Blood Tests in Surgery

If your doctor orders a blood examination, naturally the technician must obtain a specimen of your blood. The easiest source of this is the veins of your arms. From the patient’s stand­point, it is a simple procedure. It means the in­sertion of a needle into the vein, but this is just one sharp sting of the needle and the pain in­volved is hardly worth discussing.

Before the insertion of the needle a band will be placed around your upper arm to retard the return flow of blood in the veins; this makes the veins bulge for easy location. The skin is then cleaned with an antiseptic and the needle in­serted. The blood is withdrawn, the needle is re­moved, and pressure is held over the site for a moment or two. The specimen is placed in a tube and allowed to clot or an anticoagulant is added, depending on the analysis to be made. The blood test may be ordered by your doctor for any one of many different determinations.
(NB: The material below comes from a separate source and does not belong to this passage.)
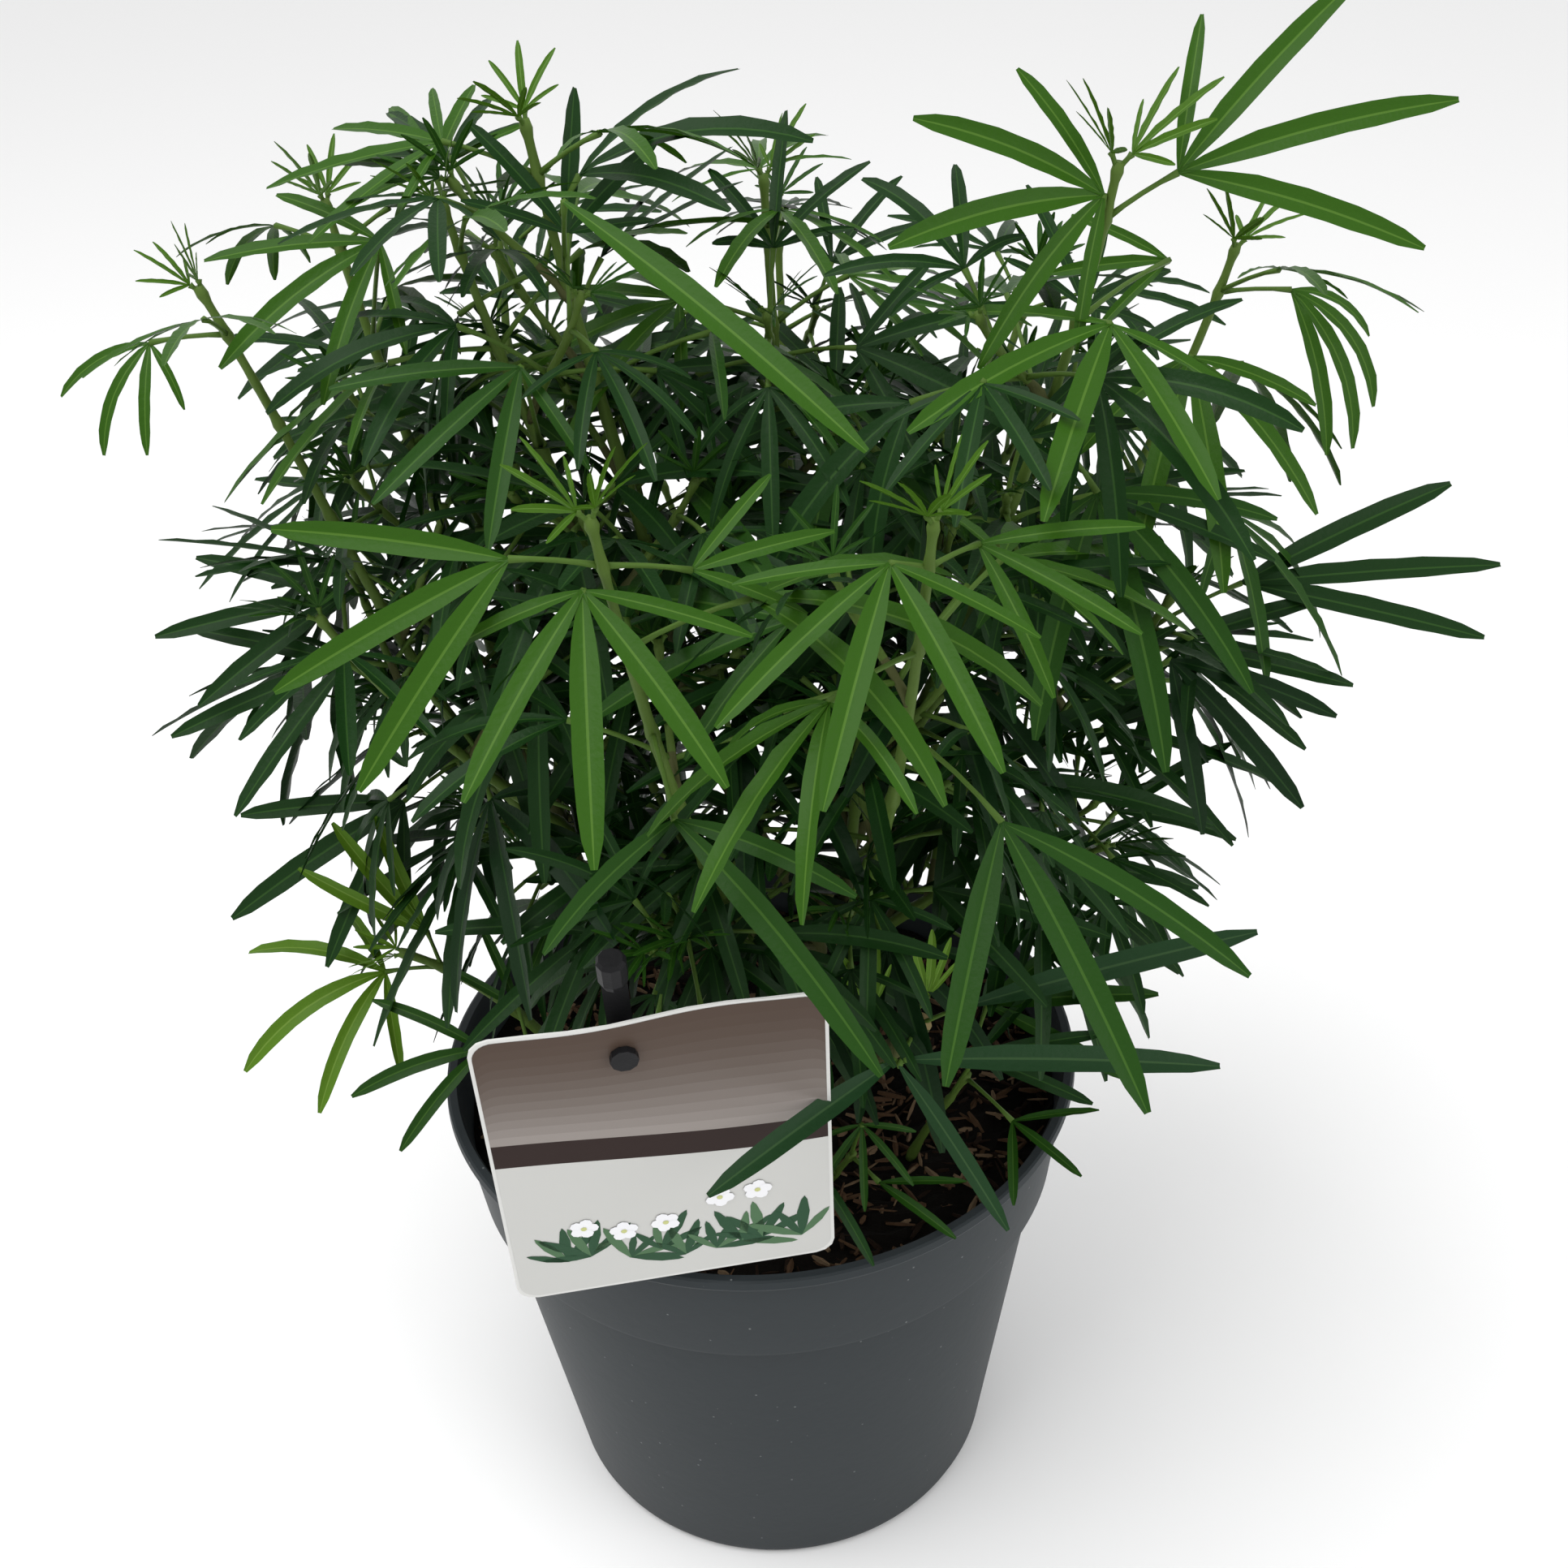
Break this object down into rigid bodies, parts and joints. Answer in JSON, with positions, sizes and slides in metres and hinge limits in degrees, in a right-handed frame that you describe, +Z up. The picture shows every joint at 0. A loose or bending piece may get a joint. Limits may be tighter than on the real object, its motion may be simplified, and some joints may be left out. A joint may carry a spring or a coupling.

Inserting a needle into the vein is called veni- puncture.

Blood Counts and Hemoglobin Tests

Your doctor orders a blood count to deter­mine the exact number of each type of cell con­tained in a unit volume of your blood. This test and the determination of the amount of hemo­globin in your blood are done in the same man­ner. For these tests, often very important in evaluating you for treatment, only a drop of blood is needed. It could be taken from any place. Occasionally it is taken from the lobe of the ear, from a toe, or from a vein, but the most common site is a finger tip. The technician will hold your finger, cleanse the skin with antiseptic, and give one quick puncture with the punctur­ing device. The exact amount of blood needed is then drawn up into a small glass pipet, and the technician proceeds to dilute the fraction of a drop in the pipet and will count the cells under a microscope. One pipet is for counting red blood cells, another is for counting the white cells and for the hemoglobin determination. A small drop of blood is spread over a glass slide for microscopic examination of the different blood cells. These tests make up what is re­ferred to as the complete blood count, and together they take only a drop of blood. After the specimens are taken, pressure is held over the site of puncture on the finger tip for a few moments. The discomfort is slight and only mo­mentary.

Bleeding and Clotting Tests

Occasionally the surgeon will want to test the patient’s blood for its ability to clot and stop bleeding. In some conditions, such as liver dis­ease, blood disease, and malnutrition, the clot­ting mechanism is slowed. These tests are done at the bedside by obtaining a drop of blood from the finger tip just as in blood counts. The technician measures the time it takes for the bleeding to stop, and also the time required for a clot to form in a small capillary tube or other device.